SHEFFIELD, GEORGE (1839–1892), artist, son of a draper at Wigton in Cumberland, was born there on 1 Jan. 1839. His uncle, George Sheffield, had been student at the Royal Academy, and had considerable local reputation as a portrait-painter. From him and from Henry Hoodless, also a Wigton resident, Sheffield obtained help in his youthful studies. While still very young he removed with his father to Warrington, where he received his first art teaching in company with Mr. Luke Fildes, R.A., in the art school of that town. At first he adopted the sea as a profession, but after a few years' experience of this life he settled at Manchester, studying in the school of art and becoming a pattern-designer. He soon turned his attention to landscape-painting, and from that time practised every variety of that art, painting with great facility, truth, and beauty, seascapes, coast scenes, and landscapes.

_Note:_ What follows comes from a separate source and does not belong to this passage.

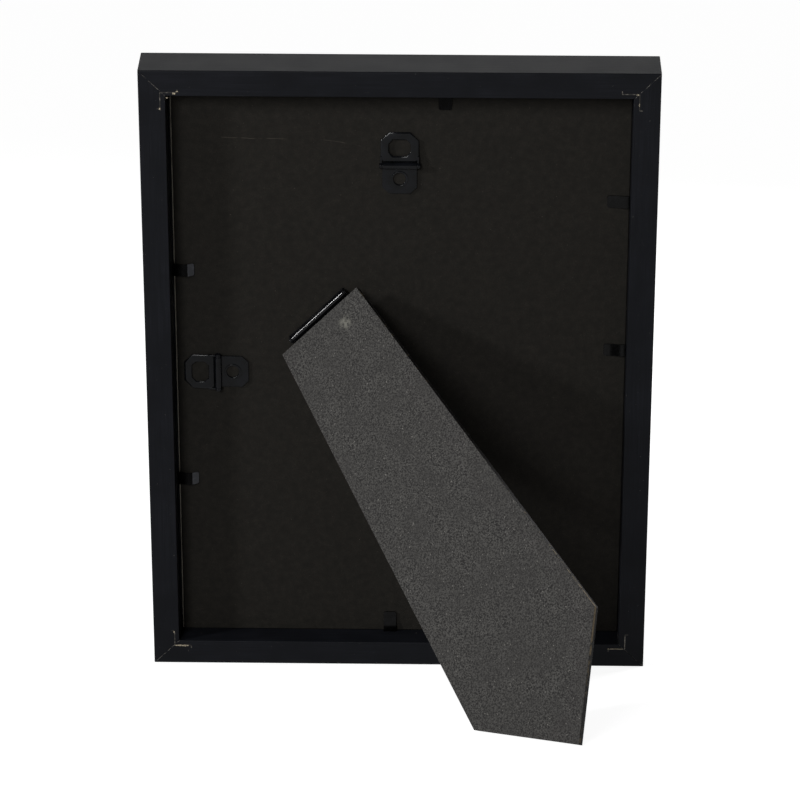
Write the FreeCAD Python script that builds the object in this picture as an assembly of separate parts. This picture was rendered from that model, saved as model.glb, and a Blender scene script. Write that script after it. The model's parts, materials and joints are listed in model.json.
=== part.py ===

He worked in both oil and watercolour, and produced some fine works in both mediums, but undoubtedly his forte was the use of monochrome. His drawings in sepia and black and white are unrivalled in their variety and delicate beauty of atmospheric effect. He worked with great speed, and produced a vast number of drawings. In 1869 he was elected an associate of the Manchester Academy and a full member in 1871. From 1868 he was a regular exhibitor at all the Manchester and other local exhibitions, and between 1872 and 1890 he showed six pictures at the Royal Academy and eleven at other London exhibitions. Nearly all his best pictures are in the collections of Mr. Robert H. Edmondson and other Lancashire connoisseurs. There are in the Manchester City Art Gallery two works by Sheffield—an oil painting, ‘A Hundred Years Ago,’ and a water-colour, ‘The Trough of the Sea’—but neither shows him at his best. There is an excellent portrait of Sheffield in ‘Momus’ (a Manchester periodical) for 26 Aug. 1880. Sheffield died in Manchester, 2 Oct. 1892. His wife predeceased him; eight children survived him.

[West Cumberland Times; Manchester Evening News, 3 Oct. 1892; Manchester Guardian, 4 Oct. 1892; information from R. H. Edmondson, esq., and personal knowledge.]